Note that although only one element is selected, a one-dimensional array is returned! 

In multidimensional arrays, separate indexes for each dimension with commas. The bare slice `:` selects everything in one dimension, just as we have seen in the last lectures. 

In [None]:
m

In [None]:
m[:, 0]

In [None]:
m[1, :]

In [None]:
m[:, 0:2]

In [None]:
m[0,:]

Matrix algebra can performed using `@`. 

In [None]:
m

In [None]:
(np.transpose(m) @ m ).shape

In [None]:
m @ np.transpose(np.matrix([[1, 2, 3]]))

So what is NumPy good for?

NumPy also provides functions for:
- Linear algebra (multiplication, transposition, decomposition, ...)
- Random number generation
- Elementary statistics
- Signal processing
- And more...

There isn't time to cover all of these in detail in lecture, but you can learn more from the documentation and references.

## Using NumPy for Monte Carlo Integration
### Example - approximate $\pi$ using Monte Carlo method

Consider a circle with radius 1 circumscribed by a square with side length 2.

The area of the circle is $\pi$, so for a uniform distribution on the square, the probability a point will fall in the circle is $\pi / 4$.
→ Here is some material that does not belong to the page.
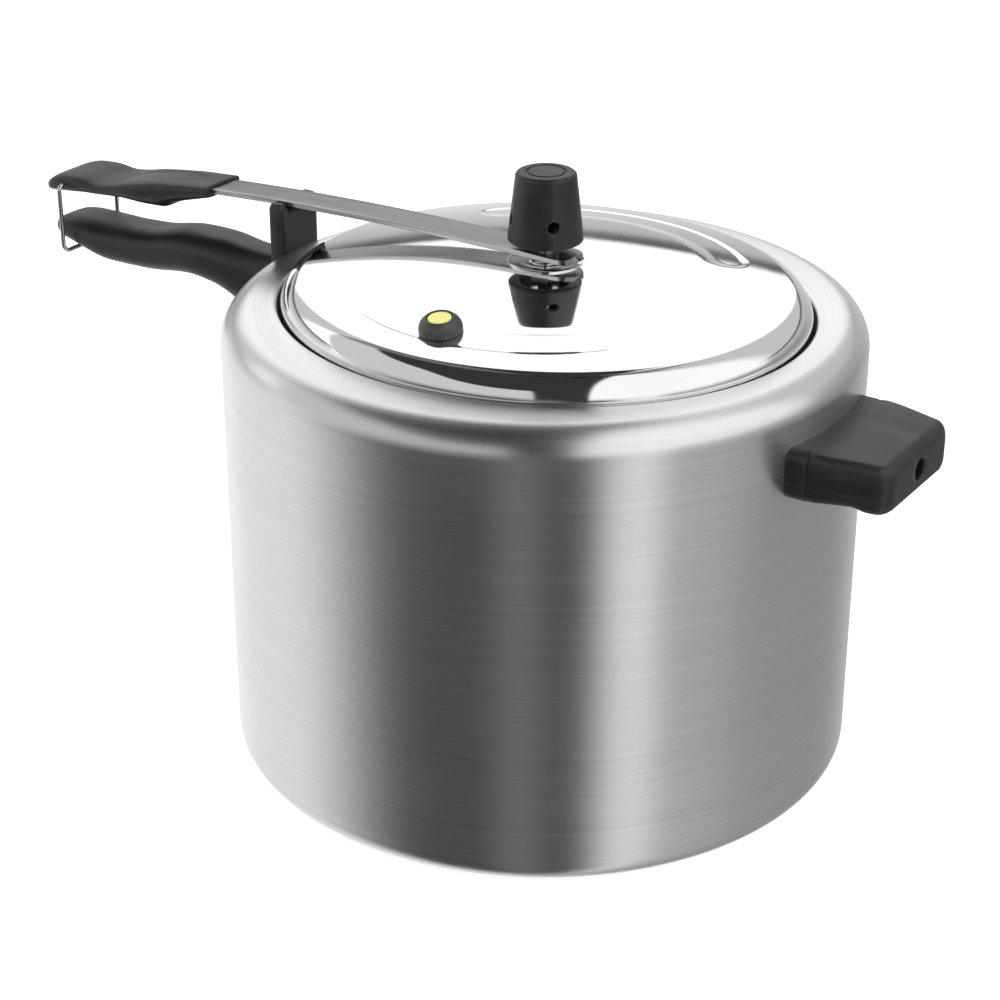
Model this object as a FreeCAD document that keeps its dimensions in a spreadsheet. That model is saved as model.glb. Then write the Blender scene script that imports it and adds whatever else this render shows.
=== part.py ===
import FreeCAD, Part
import math
import os
import Sketcher

Vector = FreeCAD.Vector
Rotation = FreeCAD.Rotation

# Pressure cooker with an oval internal lid that a sprung lever pulls up against the rim.
# Frame: origin at the centre of the pot's base, +Z up, long handle towards -X,
# side handle towards +X, safety plug towards -Y.  Millimetres.

doc = FreeCAD.newDocument("pressure_cooker")
sheet = doc.addObject("Spreadsheet::Sheet", "sizes")

DIMENSIONS = [
    # pot
    ("pot_radius", 130.0, "outside radius of the wall"),
    ("pot_height", 191.0, "base to the top of the flange"),
    ("wall", 2.5, "side wall"),
    ("base_thick", 3.5, "base"),
    ("flange_thick", 3.0, "turned-in flange round the opening"),
    ("shoulder_radius", 12.0, "outside bend from wall to flange"),
    ("foot_radius", 8.0, "outside bend from wall to base"),
    ("ledge_long", 19.9, "flange width on the oval opening's long axis (X)"),
    ("ledge_short", 27.9, "flange width on the oval opening's short axis (Y)"),
    # lid
    ("lid_gap", 2.5, "opening edge to the lid's upright wall"),
    ("lid_thick", 2.0, "lid sheet"),
    ("lid_shoulder_rise", 9.5, "top of the flange to the lid's crease"),
    ("lid_shoulder_run", 6.6, "lid wall in to the crease"),
    ("lid_dome_rise", 8.0, "crease to the flat centre"),
    ("lid_flat_radius", 10.0, "flat centre that carries the vent stem"),
    ("lid_rim_width", 9.4, "rim beyond the lid's wall, under the flange"),
    ("lid_lip_height", 2.2, "upturned edge that holds the gasket"),
    ("gasket_thick", 3.4, "gasket height"),
    ("gasket_width", 6.6, "gasket width"),
    ("seal_gap", 0.3, "gasket to the flange, without pressure"),
    ("kidney_margin", 10.0, "crease to the pressed panels, on the short axis"),
    ("kidney_width", 20.0, "width of the pressed panels"),
    ("kidney_half_angle", 46.0, "half of the arc that each panel spans"),
    ("kidney_depth", 0.6, "depth of the pressed panels"),
    # vent stem and weight
    ("stem_radius", 4.0, "threaded stem"),
    ("stem_bore", 1.5, "steam passage"),
    ("disc_radius", 15.0, "polished disc on the lid"),
    ("disc_thick", 0.6, "polished disc"),
    ("collar_radius", 5.6, "stem collar on the disc"),
    ("nut_radius", 6.3, "nut above the strap, across corners"),
    ("nut_height", 2.6, "nut above the strap"),
    ("strap_play", 1.1, "free play between strap and nut"),
    ("tip_radius", 3.0, "stem above the nut"),
    ("tip_height", 8.0, "stem above the nut"),
    ("weight_gap", 0.3, "nut to the weight, and tip to its seat"),
    ("weight_foot_radius", 15.15, "bottom of the weight"),
    ("weight_top_radius", 12.1, "top of the weight"),
    ("weight_height", 28.2, "weight"),
    ("weight_cavity", 10.4, "radius of the cap's bore"),
    ("weight_roof", 4.5, "cap above the core"),
    ("port_radius", 2.5, "steam ports in the cap"),
    ("port_height", 9.3, "bottom of the weight to the ports"),
    # safety plug
    ("plug_radius", 8.5, "rubber plug on the lid"),
    ("plug_height", 6.0, "rubber plug above the lid"),
    ("plug_neck", 3.6, "plug through the lid"),
    ("insert_radius", 4.7, "coloured insert"),
    # strap and its grip
    ("strap_width", 16.0, "steel strap"),
    ("strap_thick", 2.4, "steel strap"),
    ("strap_bow", 1838.0, "radius of the strap's underside"),
    ("strap_apex", 50.0, "lid centre out to the highest point of the strap"),
    ("strap_crown", 3.3, "lid top to the strap's underside at that point"),
    ("strap_lip_start", 11.0, "lid centre in to where the lip turns up"),
    ("grip_start", 34.0, "pot wall out to the grip"),
    ("grip_length", 94.0, "grip"),
    ("grip_half_width", 15.6, "grip, widest"),
    ("grip_nose_half_width", 12.0, "grip, at the strap"),
    ("fit_gap", 0.1, "strap in the grip's slot, all round"),
    # fulcrum post and long handle
    ("post_thick", 7.5, "fulcrum post along X"),
    ("post_half_width", 13.0, "fulcrum post across"),
    ("saddle_gap", 0.3, "strap to the post"),
    ("ear_rise", 2.3, "ears beside the strap, above the saddle"),
    ("handle_half_width", 16.0, "long handle, widest"),
    ("bracket_thick", 3.0, "handle brackets on the wall"),
    ("rivet_radius", 2.5, "rivet shank"),
    ("rivet_head", 4.5, "rivet head radius"),
    ("screw_radius", 2.5, "handle screws"),
    ("screw_head", 4.4, "handle screw head radius"),
    # bail
    ("wire_radius", 1.0, "bail wire"),
    ("bail_half_width", 18.4, "bail leg, centre to centre plane"),
    ("bail_drop", 30.5, "pivot to the wire across the bottom"),
    ("bail_pin", 7.0, "wire inside the grip, each side"),
    ("bail_top_bend", 2.2, "bend from pin to leg"),
    ("bail_foot_bend", 4.0, "bend from leg to cross wire"),
    ("pivot_out", 113.0, "pot wall out to the bail's pivot"),
    ("pivot_up", 9.0, "top of the flange up to the bail's pivot"),
    ("pivot_clearance", 0.08, "wire in its holes"),
    # side handle
    ("side_reach", 35.5, "pot wall out to the end of the side handle"),
    ("side_root_half_width", 33.0, "side handle at the wall"),
    ("side_end_half_width", 26.5, "side handle at the end"),
    ("side_top_drop", 21.0, "top of the flange down to the side handle"),
    ("side_depth", 21.0, "side handle, top to bottom"),
]
for row, (alias, value, note) in enumerate(DIMENSIONS, start=1):
    sheet.set("A%d" % row, alias)
    sheet.set("B%d" % row, str(value))
    sheet.set("C%d" % row, note)
    sheet.setAlias("B%d" % row, alias)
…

We can estimate the probability to estimate $\pi$.

In [None]:
import numpy as np

def approx_pi(n): 
    # First, we need to sample points (x, y) with x in (0, 1) and y the same
    u = np.random.rand(n, 2) # returns array of dim n # uniform distribution from 0 to 1

    # Check whether sampled point lies in the circle
    in_circle = u[:,0]**2 + u[:,1]**2 <= 1

    # Estimate pi
    pi = 4 * in_circle.mean()
    return pi

In [None]:
approx_pi(1_00_000)

In [None]:
np.pi

In [None]:
math.pi

We have used the package `numpy.random`, a subpackage or NumPy. 

In [None]:
help(np.random)

There are other packages that produce random numbers, like `random`. 

In [None]:
import random
random.seed(1) # np.random.seed(1) # alternative, but different seed! 

Lets see how how fast our approximation converges. 

In [None]:
log10_nsims = np.linspace(start=0.5, stop=6, num=100)

In [None]:
nsims = (10**log10_nsims).astype(int)

In [None]:
nsims

In [None]:
pi = [approx_pi(n) for n in nsims]
pi

Lets visualise this numerical convergence. 

In [None]:
import matplotlib.pyplot as plt
plt.plot(log10_nsims, pi)
plt.axhline(y=np.pi, color='r', linestyle='-') # add red line 
plt.xlabel("$\log_{10}($nsims$)$") # add label with LaTex
plt.show()